• Data segment:
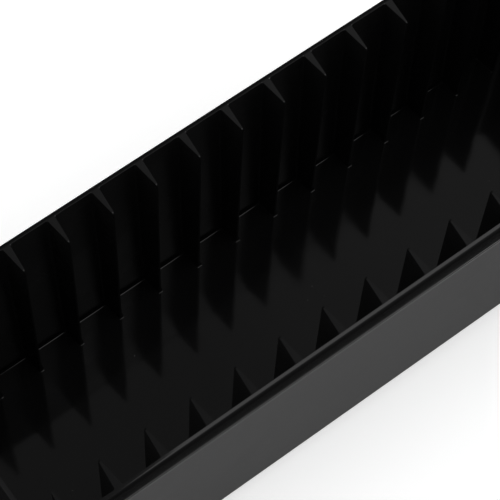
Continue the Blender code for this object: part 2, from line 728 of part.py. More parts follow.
def make_chassis(material):
    """The plate that closes the weight, with a window for each roller and ears that hold the axles."""
    front = weight_front(CHASSIS_TOP, WEIGHT_WALL) + FIT
    rear = WEIGHT_REAR - WEIGHT_WALL - FIT
    outline = [(-CHASSIS_HALF, front), (CHASSIS_HALF, front), (CHASSIS_HALF, rear), (-CHASSIS_HALF, rear)]
    window_half = ROLLER_WIDTH / 2 + ROLLER_SIDE_GAP
    window_reach = ROLLER_RADIUS + ROLLER_SIDE_GAP
    windows = [
        [
            (x - window_half, y - window_reach),
            (x + window_half, y - window_reach),
            (x + window_half, y + window_reach),
            (x - window_half, y + window_reach),
        ]
        for x, y in roller_spots().values()
    ]
    holes = [
        [(x + px, y + py) for px, py in arc((0.0, 0.0), SCREW_HOLE_RADIUS, 0, 360, SMALL_ROUND_STEPS)[:-1]]
        for x, y in chassis_boss_spots()
    ]
    chassis = flat_outline("weight_chassis", [outline, *windows, *holes], CHASSIS_THICKNESS)
    chassis.data.transform(Matrix.Translation((0.0, 0.0, (CHASSIS_BOTTOM + CHASSIS_TOP) / 2)))
    ears = []
    for corner, (x, y) in roller_spots().items():
        for side in (-1, 1):
            near = x + side * window_half
            far = near + side * EAR_THICKNESS
            low = (min(near, far), y - EAR_LENGTH / 2, CHASSIS_BOTTOM + FIT)
            ears.append(box(f"ear_{corner}_{side}", low, (max(near, far), y + EAR_LENGTH / 2, EAR_TOP)))
    reach = CHASSIS_HALF + CUT_MARGIN
    bores = [
        rod(f"{name}_axle_bore", AXLE_RADIUS + FIT, (-reach, y, AXLE_HEIGHT), (reach, y, AXLE_HEIGHT))
        for name, y in (("front", FRONT_AXLE), ("rear", REAR_AXLE))
    ]
    boolean(chassis, "UNION", ears)
    boolean(chassis, "DIFFERENCE", bores)
    return keep(chassis, material)


def make_chassis_screws(material):
    places = [(x, y, CHASSIS_BOTTOM - FIT) for x, y in chassis_boss_spots()]
    return fit_screws("chassis_screw", SCREW_LENGTH, places, (0.0, 0.0, -1.0), material)


def make_slug(material):
    """The steel bar that gives the weight its mass, standing on the chassis ears."""
    low = EAR_TOP + FIT
    outline = weight_outline(low, low + SLUG_HEIGHT, WEIGHT_WALL + FIT)
    slug = side_profile("weight_slug", outline, -CHASSIS_HALF, CHASSIS_HALF)
    bevel(slug, SLUG_EDGE_ROUND, 1)
    return keep(slug, material)


def make_axle(name, y, material):
    axle = rod(name, AXLE_RADIUS, (-CHASSIS_HALF, 0.0, 0.0), (CHASSIS_HALF, 0.0, 0.0))
    axle.location = (0.0, y, AXLE_HEIGHT)
    return keep(axle, material, SMOOTH_ANGLE)


def make_roller(name, x, y, material):
    """A dished roller with rounded edges, turning on its axle."""
    half = ROLLER_WIDTH / 2
    rim = ROLLER_RADIUS - 2 * ROLLER_ROUND
    outside = [
        (AXLE_RADIUS + FIT, half),
        (ROLLER_HUB_RADIUS, half),
        (ROLLER_HUB_RADIUS, half - ROLLER_DISH),
        (rim, half - ROLLER_DISH),
        (rim, half),
        (ROLLER_RADIUS - ROLLER_ROUND, half),
        (ROLLER_RADIUS, half - ROLLER_ROUND),
    ]
    profile = outside + [(radius, -z) for radius, z in reversed(outside)] + [outside[0]]
    roller = turned(name, profile, ROUND_STEPS)
    roller.rotation_euler = (0.0, math.pi / 2, 0.0)
    roller.location = (x, y, AXLE_HEIGHT)
    return keep(roller, material, SMOOTH_ANGLE)


# ---------------------------------------------------------------- assembly


def stand_on_origin():
    """Put the middle of the shoe's footprint at the origin, with its feet on Z = 0."""
    bpy.context.view_layer.update()
    graph = bpy.context.evaluated_depsgraph_get()
    points = []
    for item in SHOE.objects:
        shape = item.evaluated_get(graph)
        points += [shape.matrix_world @ vertex.co for vertex in shape.to_mesh().vertices]
        shape.to_mesh_clear()
    low = [min(point[k] for point in points) for k in range(3)]
    high = [max(point[k] for point in points) for k in range(3)]
    SHOE_FRAME.location = (-(low[0] + high[0]) / 2, -(low[1] + high[1]) / 2, -low[2])
    bpy.context.view_layer.update()


clear_scene()
SHOE = new_collection("card_dealing_shoe")
CUTTERS = new_collection("cutters")
SHOE_FRAME = bpy.data.objects.new("shoe_frame", None)
TROUGH_FRAME = bpy.data.objects.new("trough_frame", None)
WEIGHT_FRAME = bpy.data.objects.new("weight_frame", None)
for empty in (SHOE_FRAME, TROUGH_FRAME, WEIGHT_FRAME):
    CUTTERS.objects.link(empty)
TROUGH_FRAME.parent = SHOE_FRAME
TROUGH_FRAME.location = (0.0, 0.0, FRAME_HEIGHT)
TROUGH_FRAME.rotation_euler = (TILT, 0.0, 0.0)
WEIGHT_FRAME.parent = TROUGH_FRAME

BLACK_PLASTIC = new_material("black_plastic", (0.012, 0.012, 0.013), 0.25, 0.0)
BLACK_SATIN = new_material("black_satin", (0.03, 0.03, 0.032), 0.5, 0.0)
STEEL = new_material("steel", (0.55, 0.55, 0.56), 0.35, 1.0)
ZINC = new_material("zinc", (0.35, 0.35, 0.36), 0.4, 1.0)
NYLON = new_material("nylon", (0.75, 0.75, 0.72), 0.45, 0.0)
RUBBER = new_material("rubber", (0.02, 0.02, 0.02), 0.8, 0.0)

make_tub(BLACK_PLASTIC)
make_exit_plate(STEEL)
make_faceplate(BLACK_PLASTIC)
make_face_screws(ZINC)
make_exit_screws(ZINC)
make_plinth(BLACK_SATIN)
make_plinth_screws(ZINC)
make_feet(RUBBER)

weight_pieces = [
    make_weight_housing(BLACK_SATIN),
    make_chassis(BLACK_SATIN),
    *make_chassis_screws(ZINC),
    make_slug(STEEL),
    make_axle("front_axle", FRONT_AXLE, STEEL),
    make_axle("rear_axle", REAR_AXLE, STEEL),
]
for corner, (roller_x, roller_y) in roller_spots().items():
    weight_pieces.append(make_roller(f"roller_{corner}", roller_x, roller_y, NYLON))
for piece in weight_pieces:
    piece.parent = WEIGHT_FRAME

stand_on_origin()
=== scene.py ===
# %% [markdown]
# # A card dealing shoe
# A dealing shoe is a long black trough that holds several packs of cards on their edges. The trough
# leans forward on a wedge base, a heavy rolling weight pushes the cards to the nose, and the dealer
# draws them out one at a time under a leaning front plate. The solid model already has every piece in
# its place, so this lesson loads it as a fixed frame, and then gives each piece its rounded edges and
# its surface.

# %% Load the frame
import math

import bmesh
import bpy
from mathutils import Matrix, Vector


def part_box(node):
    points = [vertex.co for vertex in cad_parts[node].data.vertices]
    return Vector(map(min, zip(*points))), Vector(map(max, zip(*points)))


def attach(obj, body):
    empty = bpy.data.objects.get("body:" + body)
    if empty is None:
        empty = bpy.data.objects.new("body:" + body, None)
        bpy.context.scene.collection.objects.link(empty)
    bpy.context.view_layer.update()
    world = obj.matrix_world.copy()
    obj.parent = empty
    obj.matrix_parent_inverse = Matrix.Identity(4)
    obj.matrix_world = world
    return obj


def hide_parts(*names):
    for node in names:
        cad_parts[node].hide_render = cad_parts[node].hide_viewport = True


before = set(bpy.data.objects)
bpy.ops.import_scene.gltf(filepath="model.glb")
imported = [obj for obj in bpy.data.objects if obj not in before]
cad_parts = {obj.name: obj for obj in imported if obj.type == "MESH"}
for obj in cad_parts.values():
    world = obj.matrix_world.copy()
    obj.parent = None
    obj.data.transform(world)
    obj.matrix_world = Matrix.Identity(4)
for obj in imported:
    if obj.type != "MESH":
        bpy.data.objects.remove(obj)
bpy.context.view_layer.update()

# %% [markdown]
# ## Lengths that the surfaces need
# The trough is laid out in its own frame, which the base tilts by 4 degrees: X across, Y from the nose
# tip to the rear, Z up from the inside of the floor. A matrix takes points there and back, so that
# edges and finishes can be chosen by plain distances such as "13.5 mm below the rim". The frame's place
# and the two matrices are in metres, as everything in the scene is, and the other lengths are in
# millimetres.

# %% Name the trough's frame and its main sizes
MM = 0.001
TILT = math.radians(4.0)
TROUGH_PLACE = (0.0, -0.236948, 0.006993)
TROUGH = Matrix.Translation(TROUGH_PLACE) @ Matrix.Rotation(TILT, 4, "X")
TO_TROUGH = TROUGH.inverted()
DEPTH = 120.0
LEDGE = 106.5
INNER_HALF_FLOOR = 56.4
INNER_HALF_RIM = 60.0
WALL = 3.8
FLOOR = 3.0
FLOOR_CHAMFER = 1.2
LIP_STEP = 0.9
DRAFT = (INNER_HALF_RIM - INNER_HALF_FLOOR) / DEPTH
RIB_TIP = 45.3
REAR_WALL = 471.6
CORNER = 10.0
FACE_LEAN = math.radians(32.0)
MOUTH_TO_TIP = 30.0


def in_trough(point):
    """A point of the finished object, in the trough's frame and in millimetres."""
    return (TO_TROUGH @ Vector(point)) / MM


def across_wall(place):
    """How far into the wall a point lies: 0 on the inner face, 3.8 mm on the outer one."""
    beside = max(abs(place.x) - DRAFT * place.z - (INNER_HALF_FLOOR + WALL - CORNER), 0.0)
    behind = max(place.y - DRAFT * place.z - (REAR_WALL + WALL - CORNER), 0.0)
    return math.hypot(beside, behind) - (CORNER - WALL)


low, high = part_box("tub")
print("the tub climbs from", round(low.z / MM, 1), "to", round(high.z / MM, 1), "mm over the table")

# %% [markdown]
# ## Camera
# The shoe is seen from high up on its right side, from about a metre away with a long lens, so that
# only the middle of the trough fills the frame and the ribs run across it on a slant. The camera is
# placed by its position and three directions: right, up and backward. The small roll is part of the
# view.

# %% Set the camera
CAMERA_PLACE = Vector((0.303747, -0.309736, 0.983580))
CAMERA_RIGHT = Vector((0.598531, 0.796649, 0.084321))
CAMERA_UP = Vector((-0.735908, 0.505179, 0.450815))
CAMERA_LENS = 153.2

camera_data = bpy.data.cameras.new("view")
camera_data.lens = CAMERA_LENS
camera_data.sensor_width = 36.0
camera_data.clip_end = 20.0
camera = bpy.data.objects.new("view", camera_data)
bpy.context.scene.collection.objects.link(camera)
backward = CAMERA_RIGHT.cross(CAMERA_UP)
turn = Matrix((CAMERA_RIGHT, CAMERA_UP, backward)).transposed()
camera.matrix_world = Matrix.Translation(CAMERA_PLACE) @ turn.to_4x4()
bpy.context.scene.camera = camera
bpy.context.scene.view_settings.view_transform = "Standard"
print("camera looks along", [round(c, 3) for c in -backward])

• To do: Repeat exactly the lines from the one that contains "make_exit_screws(ZINC)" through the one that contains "obj.parent = None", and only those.

• Exercise response:
make_exit_screws(ZINC)
make_plinth(BLACK_SATIN)
make_plinth_screws(ZINC)
make_feet(RUBBER)

weight_pieces = [
    make_weight_housing(BLACK_SATIN),
    make_chassis(BLACK_SATIN),
    *make_chassis_screws(ZINC),
    make_slug(STEEL),
    make_axle("front_axle", FRONT_AXLE, STEEL),
    make_axle("rear_axle", REAR_AXLE, STEEL),
]
for corner, (roller_x, roller_y) in roller_spots().items():
    weight_pieces.append(make_roller(f"roller_{corner}", roller_x, roller_y, NYLON))
for piece in weight_pieces:
    piece.parent = WEIGHT_FRAME

stand_on_origin()
=== scene.py ===
# %% [markdown]
# # A card dealing shoe
# A dealing shoe is a long black trough that holds several packs of cards on their edges. The trough
# leans forward on a wedge base, a heavy rolling weight pushes the cards to the nose, and the dealer
# draws them out one at a time under a leaning front plate. The solid model already has every piece in
# its place, so this lesson loads it as a fixed frame, and then gives each piece its rounded edges and
# its surface.

# %% Load the frame
import math

import bmesh
import bpy
from mathutils import Matrix, Vector


def part_box(node):
    points = [vertex.co for vertex in cad_parts[node].data.vertices]
    return Vector(map(min, zip(*points))), Vector(map(max, zip(*points)))


def attach(obj, body):
    empty = bpy.data.objects.get("body:" + body)
    if empty is None:
        empty = bpy.data.objects.new("body:" + body, None)
        bpy.context.scene.collection.objects.link(empty)
    bpy.context.view_layer.update()
    world = obj.matrix_world.copy()
    obj.parent = empty
    obj.matrix_parent_inverse = Matrix.Identity(4)
    obj.matrix_world = world
    return obj


def hide_parts(*names):
    for node in names:
        cad_parts[node].hide_render = cad_parts[node].hide_viewport = True


before = set(bpy.data.objects)
bpy.ops.import_scene.gltf(filepath="model.glb")
imported = [obj for obj in bpy.data.objects if obj not in before]
cad_parts = {obj.name: obj for obj in imported if obj.type == "MESH"}
for obj in cad_parts.values():
    world = obj.matrix_world.copy()
    obj.parent = None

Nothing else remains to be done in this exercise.